3. A completely bullshit story suggesting that Beckham is desperately trying to leave the LA Galaxy and is in talks with a Premiership club

4. A columnist arguing, as if it weren't completely obvious, that Eriksson is actually a really good manager after Man City win a few on the trot

5. Any commentator somehow alluding to Kieran Richardson's twat cousin BB Charley

Also hello; also Lawro

Hello. I will also be contributing to this blog. But I, on the other hand, like Lawro and think he's the best colour man in British sport.

See? There's already creative tension on here.

Thursday 9 August 2007

Hello; Lawro

Marty has invited me to contribute - thanks Marty - which is kind of him, as I watch almost no football nowadays. Not supporting any particular team, I look to analysts to notice the things I don't, to enlarge the experience with their perception. This almost never happens with football on British television.

Particularly offensive is Mark "Lawro" Lawrenson. What's that you say, Lawro? 2-1 to Liverpool? Of course you do.

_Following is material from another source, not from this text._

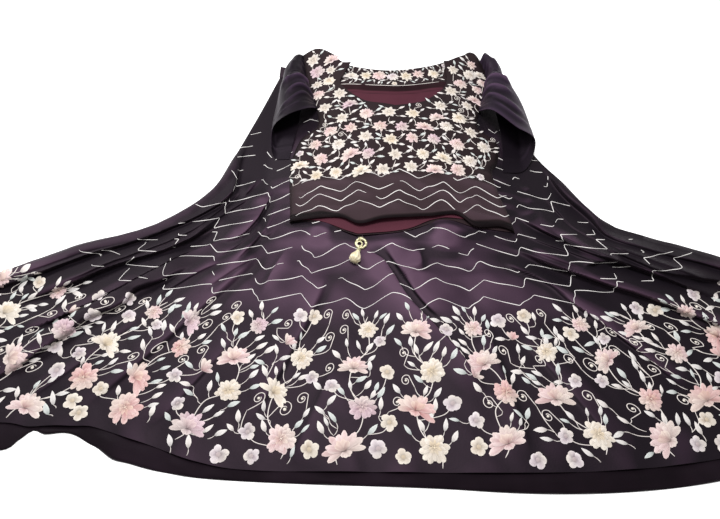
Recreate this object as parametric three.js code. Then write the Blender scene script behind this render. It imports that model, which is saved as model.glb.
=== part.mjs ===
// A lehenga choli laid out flat: a full flared skirt spread as a fan, and on its waist a choli
// with short wide sleeves. Millimetres: x runs across, y from the hem up to the waist, and z up
// from the surface that the skirt lies on. The origin is under the middle of the garment.
import * as THREE from "three";
import { mergeVertices } from "three/addons/utils/BufferGeometryUtils.js";

const { clamp, lerp, smoothstep } = THREE.MathUtils;

// --- Driving dimensions -------------------------------------------------------------------
const CLOTH = 1.5; // wall of every cloth piece
const SEAM_GAP = 0.3; // between two pieces that meet
const REST_GAP = 0.9; // between layers that lie on each other, where both are curved
const FRONT_LOFT = 1.3; // between the choli's lining and its front

const HALF_SPREAD = 950; // from the middle of the skirt to the corner of its hem
const CORNER_Y = -222; // how far up the fan's corners lie
const WAIST = { x: 25, half: 265, seamY: 355, rise: 95, band: 40, thick: 3, columns: 20 };
const FRONT_HEM = { y: -470, tilt: -10, dent: 46, dentX: -490, dentWidth: 85 };
const BACK_HEM = { y: -498, tilt: -20, dent: 58, dentX: -490, dentWidth: 70 };
const HEM_CURVE = 3.6; // power of the rise from the middle of a hem to its corners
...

Willkommen, bienvenue, welcome!

Hello and welcome to my new pet project that may die in a few weeks, or be the hottest internet shit, like, EVAR!!1

To kick things off, let's have a look at what Pleaty's predictions are for next season, courtesy of The Guardian's "The Season" preview.

He says:

1) Chelsea
2) Liverpool
3) Manchester United
4) Arsenal
=) Tottenham

Fuck the heck!? Man U offload gash like Richardson and Smith, and replace them with proven quality such as Hargreaves and Tevez, not to mention Nani and Anderson, and gnome-face thinks they'll drop two places?

He also thinks Arsenal and Spurs will finish exactly level, the cowardly bet hedger. You're paid to make predictions! Make them!

It's footballing idiocy such as this that meant, despite hanging up his manager's coat in 2004, he never won more games than he lost at every club he "managed" since Spurs in 86-87. The nob.